→ Brief
Read the data and repeat it in full, exactly.

·····

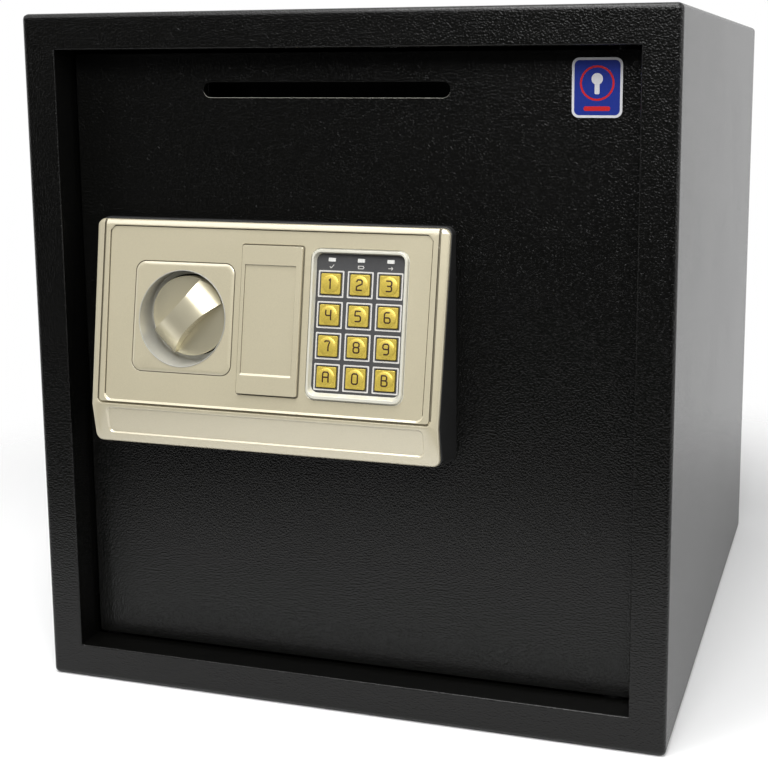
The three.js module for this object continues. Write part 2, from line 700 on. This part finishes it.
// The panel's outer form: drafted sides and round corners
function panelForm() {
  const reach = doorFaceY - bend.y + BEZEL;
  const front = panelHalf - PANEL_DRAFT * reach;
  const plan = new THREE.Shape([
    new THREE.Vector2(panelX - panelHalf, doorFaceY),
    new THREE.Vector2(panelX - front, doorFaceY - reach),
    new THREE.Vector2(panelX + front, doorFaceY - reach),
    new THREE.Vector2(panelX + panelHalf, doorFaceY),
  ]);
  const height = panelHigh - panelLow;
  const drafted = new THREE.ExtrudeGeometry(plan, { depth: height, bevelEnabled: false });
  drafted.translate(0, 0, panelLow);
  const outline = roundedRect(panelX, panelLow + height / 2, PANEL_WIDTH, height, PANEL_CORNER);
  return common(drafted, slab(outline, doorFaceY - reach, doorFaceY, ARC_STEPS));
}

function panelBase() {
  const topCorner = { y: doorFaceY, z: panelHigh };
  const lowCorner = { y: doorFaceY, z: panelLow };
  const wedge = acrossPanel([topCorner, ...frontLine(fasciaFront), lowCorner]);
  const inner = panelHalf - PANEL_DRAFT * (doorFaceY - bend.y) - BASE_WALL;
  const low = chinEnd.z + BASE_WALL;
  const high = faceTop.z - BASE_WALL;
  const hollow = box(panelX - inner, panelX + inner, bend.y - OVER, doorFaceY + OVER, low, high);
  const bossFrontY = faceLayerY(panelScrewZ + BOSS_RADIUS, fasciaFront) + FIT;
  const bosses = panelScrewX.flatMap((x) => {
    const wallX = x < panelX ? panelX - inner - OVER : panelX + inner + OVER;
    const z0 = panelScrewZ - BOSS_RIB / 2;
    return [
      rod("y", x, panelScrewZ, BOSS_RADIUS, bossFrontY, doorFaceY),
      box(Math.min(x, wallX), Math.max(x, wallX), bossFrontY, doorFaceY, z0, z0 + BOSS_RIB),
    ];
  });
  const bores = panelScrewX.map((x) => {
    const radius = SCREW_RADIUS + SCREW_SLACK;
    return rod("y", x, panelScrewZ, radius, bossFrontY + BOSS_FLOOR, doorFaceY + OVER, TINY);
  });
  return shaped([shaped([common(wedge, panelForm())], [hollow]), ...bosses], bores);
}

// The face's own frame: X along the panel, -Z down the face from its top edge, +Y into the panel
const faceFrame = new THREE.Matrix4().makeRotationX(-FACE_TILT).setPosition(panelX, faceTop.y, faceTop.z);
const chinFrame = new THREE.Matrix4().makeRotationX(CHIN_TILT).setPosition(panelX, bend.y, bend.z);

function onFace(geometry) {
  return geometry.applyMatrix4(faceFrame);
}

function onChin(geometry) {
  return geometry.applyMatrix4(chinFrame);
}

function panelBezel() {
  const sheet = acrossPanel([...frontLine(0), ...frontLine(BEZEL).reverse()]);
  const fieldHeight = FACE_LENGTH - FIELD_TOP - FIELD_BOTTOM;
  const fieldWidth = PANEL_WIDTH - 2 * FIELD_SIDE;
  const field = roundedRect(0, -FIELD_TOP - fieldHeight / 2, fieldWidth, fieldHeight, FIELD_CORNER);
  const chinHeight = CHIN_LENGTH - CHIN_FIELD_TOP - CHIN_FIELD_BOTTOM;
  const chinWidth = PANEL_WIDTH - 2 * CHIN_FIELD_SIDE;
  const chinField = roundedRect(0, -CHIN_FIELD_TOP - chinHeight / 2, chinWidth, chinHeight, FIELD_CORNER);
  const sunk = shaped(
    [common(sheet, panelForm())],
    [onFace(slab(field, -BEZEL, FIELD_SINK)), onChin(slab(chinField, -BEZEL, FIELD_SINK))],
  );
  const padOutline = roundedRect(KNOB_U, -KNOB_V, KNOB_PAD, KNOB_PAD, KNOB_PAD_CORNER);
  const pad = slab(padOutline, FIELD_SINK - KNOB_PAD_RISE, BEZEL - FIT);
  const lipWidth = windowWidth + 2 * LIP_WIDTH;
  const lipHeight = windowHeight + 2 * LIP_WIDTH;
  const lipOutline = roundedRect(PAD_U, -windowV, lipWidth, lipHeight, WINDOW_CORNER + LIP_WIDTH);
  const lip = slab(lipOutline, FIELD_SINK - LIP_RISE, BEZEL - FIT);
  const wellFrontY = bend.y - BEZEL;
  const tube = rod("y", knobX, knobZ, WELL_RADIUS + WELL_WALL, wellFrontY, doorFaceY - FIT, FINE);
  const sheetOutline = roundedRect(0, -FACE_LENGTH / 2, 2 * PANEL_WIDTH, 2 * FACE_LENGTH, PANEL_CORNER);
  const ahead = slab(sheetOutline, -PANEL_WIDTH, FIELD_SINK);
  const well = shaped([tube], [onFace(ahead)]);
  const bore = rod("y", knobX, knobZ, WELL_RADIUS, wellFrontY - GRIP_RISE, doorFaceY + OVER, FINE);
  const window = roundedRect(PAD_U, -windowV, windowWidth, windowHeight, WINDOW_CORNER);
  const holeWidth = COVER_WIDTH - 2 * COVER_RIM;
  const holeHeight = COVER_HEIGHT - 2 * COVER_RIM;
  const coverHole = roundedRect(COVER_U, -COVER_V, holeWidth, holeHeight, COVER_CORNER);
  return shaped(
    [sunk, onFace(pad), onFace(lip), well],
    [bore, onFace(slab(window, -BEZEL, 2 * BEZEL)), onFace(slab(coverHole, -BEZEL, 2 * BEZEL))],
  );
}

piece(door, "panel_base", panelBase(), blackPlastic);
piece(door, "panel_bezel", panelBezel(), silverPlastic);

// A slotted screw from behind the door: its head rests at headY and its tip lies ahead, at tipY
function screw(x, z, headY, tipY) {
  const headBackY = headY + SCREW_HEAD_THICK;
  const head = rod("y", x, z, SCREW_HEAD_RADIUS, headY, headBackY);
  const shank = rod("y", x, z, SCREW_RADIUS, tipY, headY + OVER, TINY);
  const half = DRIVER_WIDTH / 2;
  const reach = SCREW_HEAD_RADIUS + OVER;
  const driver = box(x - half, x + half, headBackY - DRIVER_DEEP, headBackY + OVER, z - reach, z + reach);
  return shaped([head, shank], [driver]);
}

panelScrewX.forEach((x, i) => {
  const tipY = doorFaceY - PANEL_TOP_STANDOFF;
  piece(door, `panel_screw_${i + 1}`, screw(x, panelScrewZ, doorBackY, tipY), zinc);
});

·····

→ Worked answer
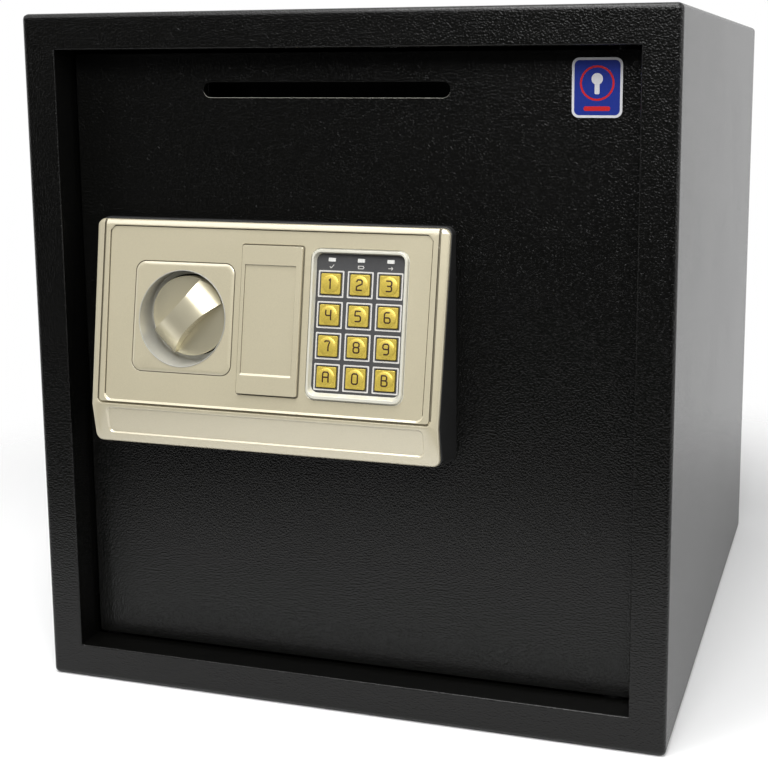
The three.js module for this object continues. Write part 2, from line 700 on. This part finishes it.
// The panel's outer form: drafted sides and round corners
function panelForm() {
  const reach = doorFaceY - bend.y + BEZEL;
  const front = panelHalf - PANEL_DRAFT * reach;
  const plan = new THREE.Shape([
    new THREE.Vector2(panelX - panelHalf, doorFaceY),
    new THREE.Vector2(panelX - front, doorFaceY - reach),
    new THREE.Vector2(panelX + front, doorFaceY - reach),
    new THREE.Vector2(panelX + panelHalf, doorFaceY),
  ]);
  const height = panelHigh - panelLow;
  const drafted = new THREE.ExtrudeGeometry(plan, { depth: height, bevelEnabled: false });
  drafted.translate(0, 0, panelLow);
  const outline = roundedRect(panelX, panelLow + height / 2, PANEL_WIDTH, height, PANEL_CORNER);
  return common(drafted, slab(outline, doorFaceY - reach, doorFaceY, ARC_STEPS));
}

function panelBase() {
  const topCorner = { y: doorFaceY, z: panelHigh };
  const lowCorner = { y: doorFaceY, z: panelLow };
  const wedge = acrossPanel([topCorner, ...frontLine(fasciaFront), lowCorner]);
  const inner = panelHalf - PANEL_DRAFT * (doorFaceY - bend.y) - BASE_WALL;
  const low = chinEnd.z + BASE_WALL;
  const high = faceTop.z - BASE_WALL;
  const hollow = box(panelX - inner, panelX + inner, bend.y - OVER, doorFaceY + OVER, low, high);
  const bossFrontY = faceLayerY(panelScrewZ + BOSS_RADIUS, fasciaFront) + FIT;
  const bosses = panelScrewX.flatMap((x) => {
    const wallX = x < panelX ? panelX - inner - OVER : panelX + inner + OVER;
    const z0 = panelScrewZ - BOSS_RIB / 2;
    return [
      rod("y", x, panelScrewZ, BOSS_RADIUS, bossFrontY, doorFaceY),
      box(Math.min(x, wallX), Math.max(x, wallX), bossFrontY, doorFaceY, z0, z0 + BOSS_RIB),
    ];
  });
  const bores = panelScrewX.map((x) => {
    const radius = SCREW_RADIUS + SCREW_SLACK;
    return rod("y", x, panelScrewZ, radius, bossFrontY + BOSS_FLOOR, doorFaceY + OVER, TINY);
  });
  return shaped([shaped([common(wedge, panelForm())], [hollow]), ...bosses], bores);
}

// The face's own frame: X along the panel, -Z down the face from its top edge, +Y into the panel
const faceFrame = new THREE.Matrix4().makeRotationX(-FACE_TILT).setPosition(panelX, faceTop.y, faceTop.z);
const chinFrame = new THREE.Matrix4().makeRotationX(CHIN_TILT).setPosition(panelX, bend.y, bend.z);

function onFace(geometry) {
  return geometry.applyMatrix4(faceFrame);
}

function onChin(geometry) {
  return geometry.applyMatrix4(chinFrame);
}

function panelBezel() {
  const sheet = acrossPanel([...frontLine(0), ...frontLine(BEZEL).reverse()]);
  const fieldHeight = FACE_LENGTH - FIELD_TOP - FIELD_BOTTOM;
  const fieldWidth = PANEL_WIDTH - 2 * FIELD_SIDE;
  const field = roundedRect(0, -FIELD_TOP - fieldHeight / 2, fieldWidth, fieldHeight, FIELD_CORNER);
  const chinHeight = CHIN_LENGTH - CHIN_FIELD_TOP - CHIN_FIELD_BOTTOM;
  const chinWidth = PANEL_WIDTH - 2 * CHIN_FIELD_SIDE;
  const chinField = roundedRect(0, -CHIN_FIELD_TOP - chinHeight / 2, chinWidth, chinHeight, FIELD_CORNER);
  const sunk = shaped(
    [common(sheet, panelForm())],
    [onFace(slab(field, -BEZEL, FIELD_SINK)), onChin(slab(chinField, -BEZEL, FIELD_SINK))],
  );
  const padOutline = roundedRect(KNOB_U, -KNOB_V, KNOB_PAD, KNOB_PAD, KNOB_PAD_CORNER);
  const pad = slab(padOutline, FIELD_SINK - KNOB_PAD_RISE, BEZEL - FIT);
  const lipWidth = windowWidth + 2 * LIP_WIDTH;
  const lipHeight = windowHeight + 2 * LIP_WIDTH;
  const lipOutline = roundedRect(PAD_U, -windowV, lipWidth, lipHeight, WINDOW_CORNER + LIP_WIDTH);
  const lip = slab(lipOutline, FIELD_SINK - LIP_RISE, BEZEL - FIT);
  const wellFrontY = bend.y - BEZEL;
  const tube = rod("y", knobX, knobZ, WELL_RADIUS + WELL_WALL, wellFrontY, doorFaceY - FIT, FINE);
  const sheetOutline = roundedRect(0, -FACE_LENGTH / 2, 2 * PANEL_WIDTH, 2 * FACE_LENGTH, PANEL_CORNER);
  const ahead = slab(sheetOutline, -PANEL_WIDTH, FIELD_SINK);
  const well = shaped([tube], [onFace(ahead)]);
  const bore = rod("y", knobX, knobZ, WELL_RADIUS, wellFrontY - GRIP_RISE, doorFaceY + OVER, FINE);
  const window = roundedRect(PAD_U, -windowV, windowWidth, windowHeight, WINDOW_CORNER);
  const holeWidth = COVER_WIDTH - 2 * COVER_RIM;
  const holeHeight = COVER_HEIGHT - 2 * COVER_RIM;
  const coverHole = roundedRect(COVER_U, -COVER_V, holeWidth, holeHeight, COVER_CORNER);
  return shaped(
    [sunk, onFace(pad), onFace(lip), well],
    [bore, onFace(slab(window, -BEZEL, 2 * BEZEL)), onFace(slab(coverHole, -BEZEL, 2 * BEZEL))],
  );
}

piece(door, "panel_base", panelBase(), blackPlastic);
piece(door, "panel_bezel", panelBezel(), silverPlastic);

// A slotted screw from behind the door: its head rests at headY and its tip lies ahead, at tipY
function screw(x, z, headY, tipY) {
  const headBackY = headY + SCREW_HEAD_THICK;
  const head = rod("y", x, z, SCREW_HEAD_RADIUS, headY, headBackY);
  const shank = rod("y", x, z, SCREW_RADIUS, tipY, headY + OVER, TINY);
  const half = DRIVER_WIDTH / 2;
  const reach = SCREW_HEAD_RADIUS + OVER;
  const driver = box(x - half, x + half, headBackY - DRIVER_DEEP, headBackY + OVER, z - reach, z + reach);
  return shaped([head, shank], [driver]);
}

panelScrewX.forEach((x, i) => {
  const tipY = doorFaceY - PANEL_TOP_STANDOFF;
  piece(door, `panel_screw_${i + 1}`, screw(x, panelScrewZ, doorBackY, tipY), zinc);
});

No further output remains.